The first step of this workflow is to check if it is valid (e.g. that no workflow files have been modified):

  • If there are workflow files that have been modified, a comment is made that indicates that the workflow will not continue.
  • If both a workflow file and lesson content is modified, an error will occur and the workflow will not continue.

The second step (if valid) is to build the generated content from the pull request. This builds the content and uploads three artifacts:

  1. The pull request number (pr)
  2. A summary of changes after the rendering process (diff)
  3. The rendered files (build)

The artifacts produced are used by the "Comment on Pull Request" workflow.

Comment on Pull Request (pr-comment.yaml)

This workflow is triggered if the docker_pr_receive.yaml workflow is successful.
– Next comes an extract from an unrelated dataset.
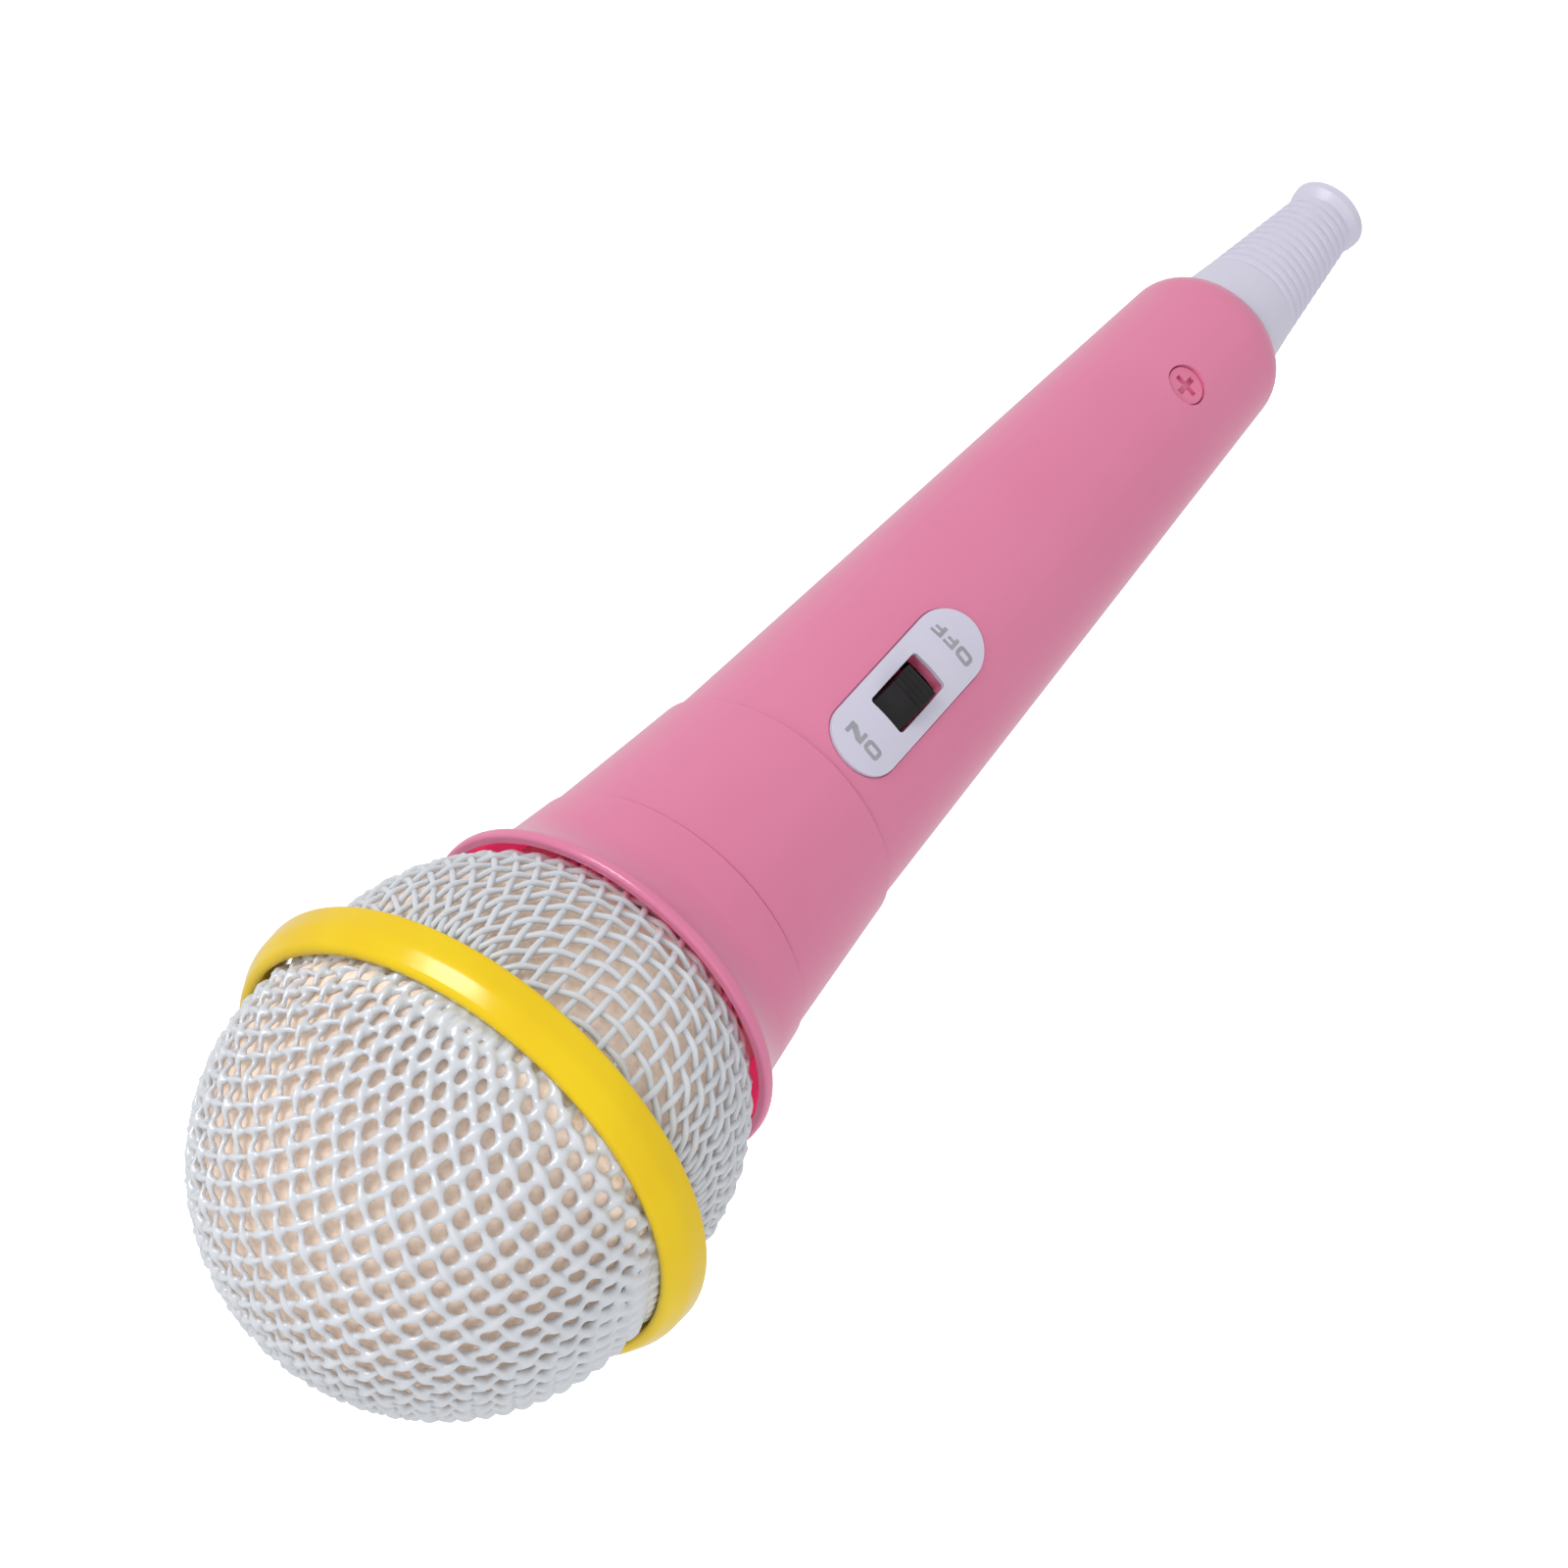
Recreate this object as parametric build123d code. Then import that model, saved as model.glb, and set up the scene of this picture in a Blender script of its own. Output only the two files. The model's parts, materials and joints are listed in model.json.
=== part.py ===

The steps in this workflow are:

  1. Test if the workflow is valid and comment the validity of the workflow to the pull request.
  2. If it is valid: create an orphan branch with two commits: the current state of the repository and the proposed changes.
  3. If it is valid: update the pull request comment with the summary of changes

Importantly: if the pull request is invalid, the branch is not created so any malicious code is not published.

From here, the maintainer can request changes from the author and eventually either merge or reject the PR. When this happens, if the PR was valid, the preview branch needs to be deleted.

Send Close PR Signal (pr-close-signal.yaml)

Triggered any time a pull request is closed. This emits an artifact that is the pull request number for the next action.

Remove Pull Request Branch (pr-post-remove-branch.yaml)

Tiggered by pr-close-signal.yaml. This removes the temporary branch associated with the pull request (if it was created).